# Collected material:
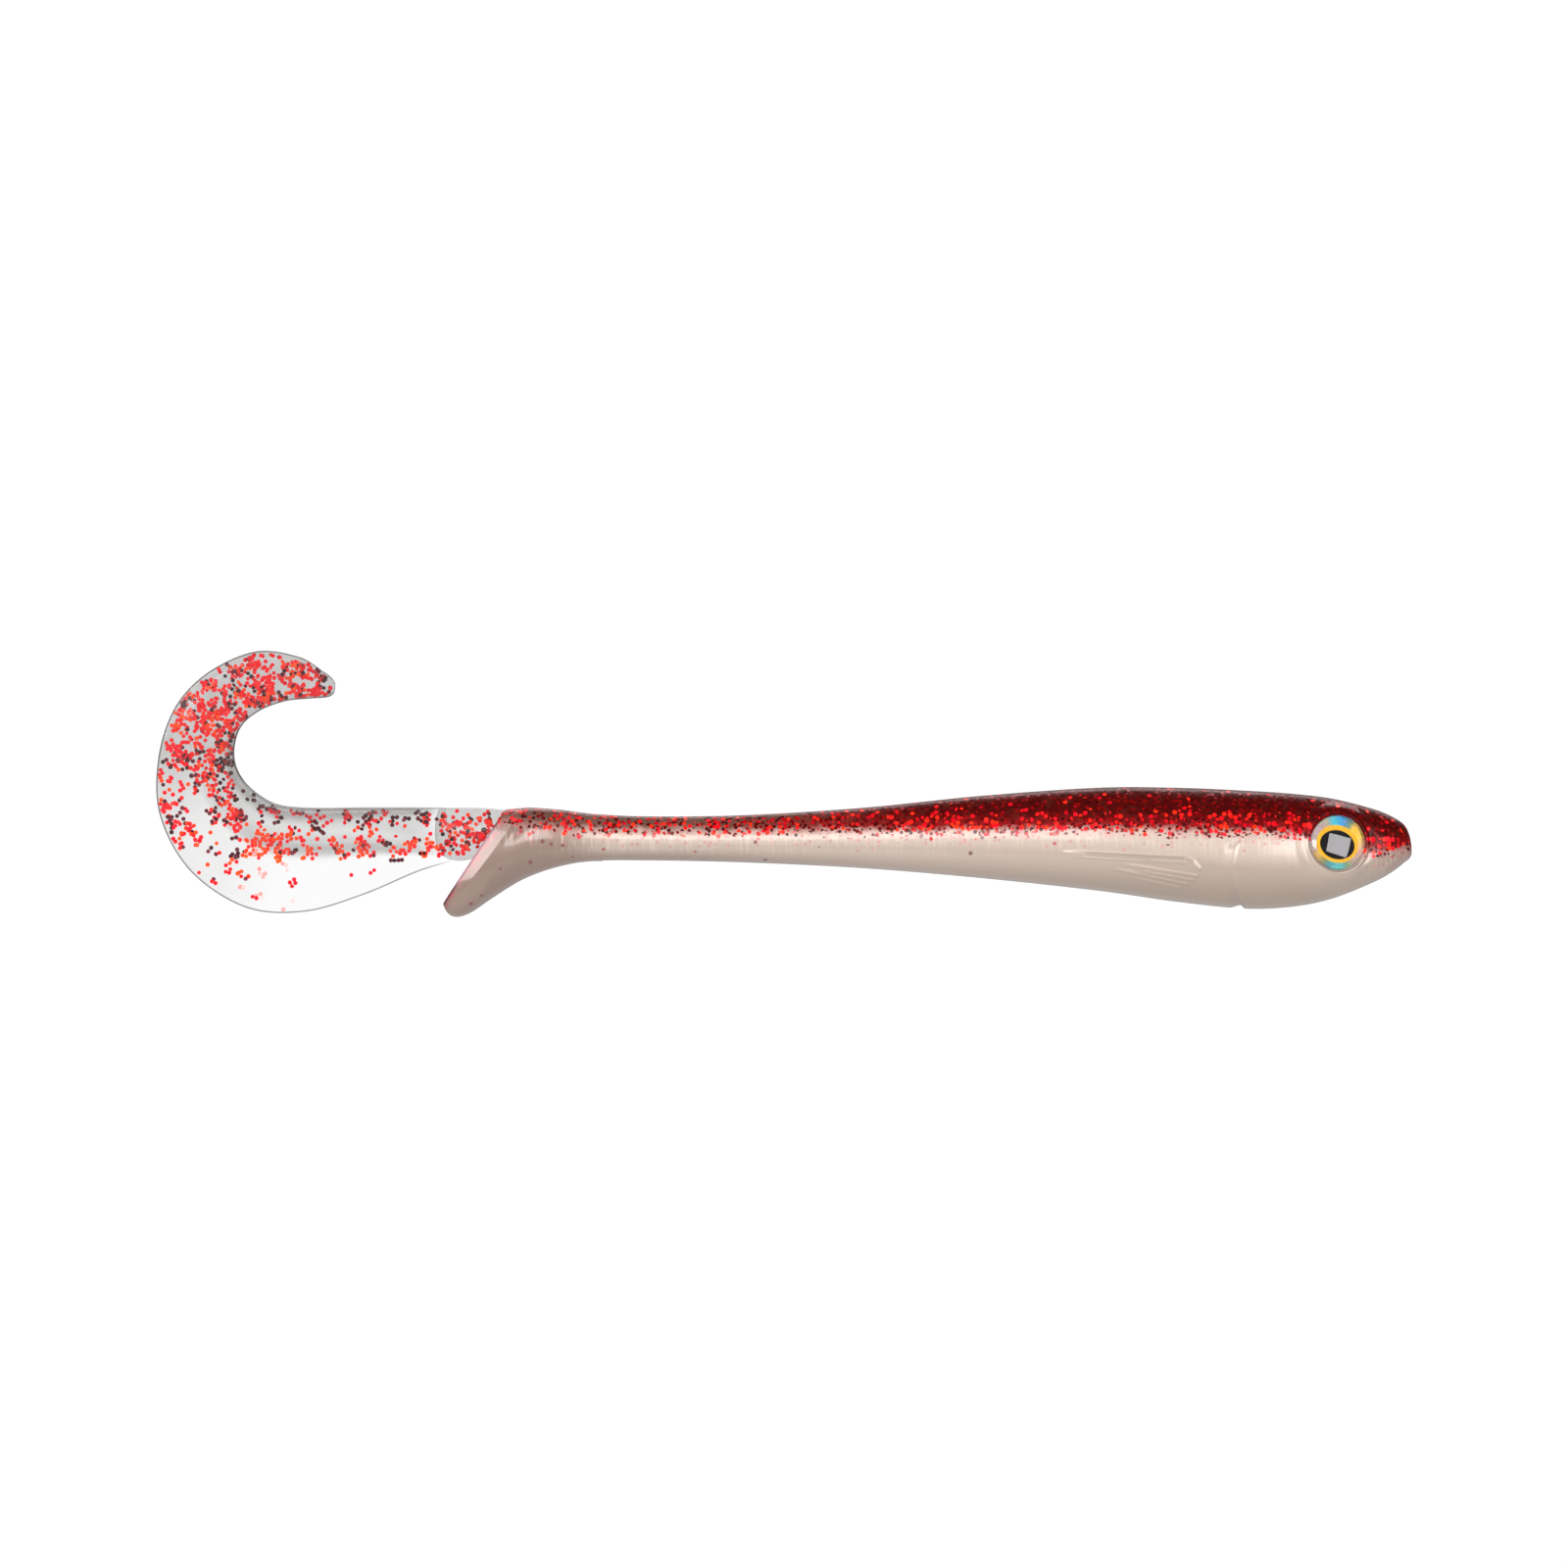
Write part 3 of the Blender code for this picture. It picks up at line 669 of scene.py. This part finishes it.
def body_rings(upper, around, across):
    """Cross-sections of one pour: the outer skin, then the hidden flat face where the other is bonded."""
    spans = [
        np.arange(0.0, EYES_SPAN_X[0], -FINE_STEP),
        np.arange(EYES_SPAN_X[0], EYES_SPAN_X[1], -EYE_STEP),
        np.arange(EYES_SPAN_X[1], RELIEF_ENDS_X, -FINE_STEP),
        np.arange(RELIEF_ENDS_X, MOULD_LINE_X, -COARSE_STEP),
    ]
    xs = np.concatenate([*spans, [MOULD_LINE_X + SEAM]])
    power = 2 / SECTION_POWER
    rings = []
    for x in xs:
        top, bottom, half_width = body_at(x)
        widest = bottom + (top - bottom) * WIDEST_SHARE
        above, below = top - widest, widest - bottom
        bond = bond_at(x) + (SEAM / 2 if upper else -SEAM / 2)
        share = np.clip((bond - widest) / (above if bond > widest else below), -0.98, 0.98)
        start = math.asin(signed_power(share, 1 / power))
        sweep = math.pi - 2 * start if upper else -(math.pi + 2 * start)
        angles = start + sweep * np.linspace(0, 1, around)
        c, q = np.cos(angles), np.sin(angles)
        y = half_width * signed_power(c, power)
        z = widest + np.where(q > 0, above, below) * signed_power(q, power)
        out_y = signed_power(y / half_width, SECTION_POWER - 1) / half_width
        rise = np.where(q > 0, above, below)
        out_z = signed_power((z - widest) / rise, SECTION_POWER - 1) / rise
        length = np.hypot(out_y, out_z)
        tall = relief(np.full(around, x), z) * (0 if upper else 1)
        y, z = y + out_y / length * tall, z + out_z / length * tall
        inner_y = np.linspace(y[-1], y[0], across + 2)[1:-1]
        inner_z = np.full(across, bond)
        columns = [np.full(around + across, x), np.append(y, inner_y), np.append(z, inner_z)]
        rings.append(np.column_stack(columns))
    return np.array(rings)


def cut_sockets(obj):
    """Cuts the round eye sockets out of a skin."""
    bm = bmesh.new()
    depth = 4.0
    radius = SOCKET_RADIUS * MM
    for side in (-1, 1):
        place = eye_frame(side) @ Matrix.Translation((0, 0, depth / 2 - SOCKET_DEPTH))
        place.translation *= MM
        size = {"radius1": radius, "radius2": radius, "depth": depth * MM}
        bmesh.ops.create_cone(bm, cap_ends=True, segments=SOCKET_SEGMENTS, matrix=place, **size)
    mesh = bpy.data.meshes.new("socket_cutter")
    bm.to_mesh(mesh)
    bm.free()
    cutter = bpy.data.objects.new("socket_cutter", mesh)
    bpy.context.scene.collection.objects.link(cutter)
    modifier = obj.modifiers.new("socket", "BOOLEAN")
    modifier.object = cutter
    modifier.solver = "MANIFOLD"
    graph = bpy.context.evaluated_depsgraph_get()
    cut = bpy.data.meshes.new_from_object(obj.evaluated_get(graph))
    obj.modifiers.clear()
    obj.data = cut
    bpy.data.objects.remove(cutter)


def finish_pour(obj, material):
    points = points_of(obj)
    keep_rest(obj)
    keep_number(obj, "above", points[:, 2] - bond_at(points[:, 0]))
    obj.data.materials.clear()
    obj.data.materials.append(material)


def body_skin(name, upper, around, material, nodes):
    rings = body_rings(upper, around, 9)
    shape = rings.shape
    rings = raise_eye_rim(rings.reshape(-1, 3)).reshape(shape)
    skin = loft(name, rings)
    cut_sockets(skin)
    skin.data.set_sharp_from_angle(angle=math.radians(40))
    finish_pour(skin, material)
    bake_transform(skin)
    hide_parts(*nodes)
    return skin


def slanted_ring(row, around, widest):
    """A ring in a slanted plane from its top point, bottom point and half width."""
    top_x, top_z, bottom_x, bottom_z, half_width = row
    angles = 2 * math.pi * np.arange(around) / around
    c, q = np.cos(angles), np.sin(angles)
    power = 2 / SECTION_POWER
    share = widest + np.where(q > 0, 1 - widest, widest) * signed_power(q, power)
    return np.column_stack(
        [
            bottom_x + (top_x - bottom_x) * share,
            half_width * signed_power(c, power),
            bottom_z + (top_z - bottom_z) * share,
        ]
    )


def rim_rings(around):
    """The fin's rim, from its front ring to its rear one, with a flat band leaning in along each flank."""
    front, rear = slanted_ring(PADDLE[-1], around, 0.5), slanted_ring(PADDLE_REAR, around, 0.5)
    high = (front[:, 2] - front[:, 2].min()) / np.ptp(front[:, 2])
    flat = smooth_step(FACET_FOOT - 0.1, FACET_FOOT + 0.06, high)
    edge = np.where(high > FACET_FOOT, 0.2 + 0.42 * (1 - high) / (1 - FACET_FOOT), 0.6)
    foot = smooth_step(0.3, 0.0, high) ** 2
    rings = []
    for u in (0.1, 0.2, 0.3, 0.4, 0.46, 0.485, 0.5, 0.515, 0.54, 0.6, 0.7, 0.8, 0.9, 0.97, 1.0):
        t = edge * u / 0.5 if u <= 0.5 else edge + (1 - edge) * (u - 0.5) / 0.5
        ring = front + (rear - front) * t[:, None]
        swell = 4 * t * (1 - t) * foot
        ring[:, 0] += swell * LOBE_SWELL[0] * 0.35
        ring[:, 2] += swell * LOBE_SWELL[1] * 0.65
        band = np.clip((u - 0.5) / 0.5, 0, 1)
        turned = 1 - np.sqrt(1 - min(t.max(), 0.999) ** 2)
        lean = flat * band * FACET_DEPTH + (1 - flat) * turned * FACET_DEPTH
        ring[:, 1] *= 1 + 0.035 * math.sin(math.pi * min(u, 0.5)) - lean / PADDLE_REAR[4]
        rings.append(ring)
    return rings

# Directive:
Repeat precisely the lines of the data starting at the one containing "bake_transform(skin)", last line included.

# Solution to this exercise:
    bake_transform(skin)
    hide_parts(*nodes)
    return skin


def slanted_ring(row, around, widest):
    """A ring in a slanted plane from its top point, bottom point and half width."""
    top_x, top_z, bottom_x, bottom_z, half_width = row
    angles = 2 * math.pi * np.arange(around) / around
    c, q = np.cos(angles), np.sin(angles)
    power = 2 / SECTION_POWER
    share = widest + np.where(q > 0, 1 - widest, widest) * signed_power(q, power)
    return np.column_stack(
        [
            bottom_x + (top_x - bottom_x) * share,
            half_width * signed_power(c, power),
            bottom_z + (top_z - bottom_z) * share,
        ]
    )


def rim_rings(around):
    """The fin's rim, from its front ring to its rear one, with a flat band leaning in along each flank."""
    front, rear = slanted_ring(PADDLE[-1], around, 0.5), slanted_ring(PADDLE_REAR, around, 0.5)
    high = (front[:, 2] - front[:, 2].min()) / np.ptp(front[:, 2])
    flat = smooth_step(FACET_FOOT - 0.1, FACET_FOOT + 0.06, high)
    edge = np.where(high > FACET_FOOT, 0.2 + 0.42 * (1 - high) / (1 - FACET_FOOT), 0.6)
    foot = smooth_step(0.3, 0.0, high) ** 2
    rings = []
    for u in (0.1, 0.2, 0.3, 0.4, 0.46, 0.485, 0.5, 0.515, 0.54, 0.6, 0.7, 0.8, 0.9, 0.97, 1.0):
        t = edge * u / 0.5 if u <= 0.5 else edge + (1 - edge) * (u - 0.5) / 0.5
        ring = front + (rear - front) * t[:, None]
        swell = 4 * t * (1 - t) * foot
        ring[:, 0] += swell * LOBE_SWELL[0] * 0.35
        ring[:, 2] += swell * LOBE_SWELL[1] * 0.65
        band = np.clip((u - 0.5) / 0.5, 0, 1)
        turned = 1 - np.sqrt(1 - min(t.max(), 0.999) ** 2)
        lean = flat * band * FACET_DEPTH + (1 - flat) * turned * FACET_DEPTH
        ring[:, 1] *= 1 + 0.035 * math.sin(math.pi * min(u, 0.5)) - lean / PADDLE_REAR[4]
        rings.append(ring)
    return rings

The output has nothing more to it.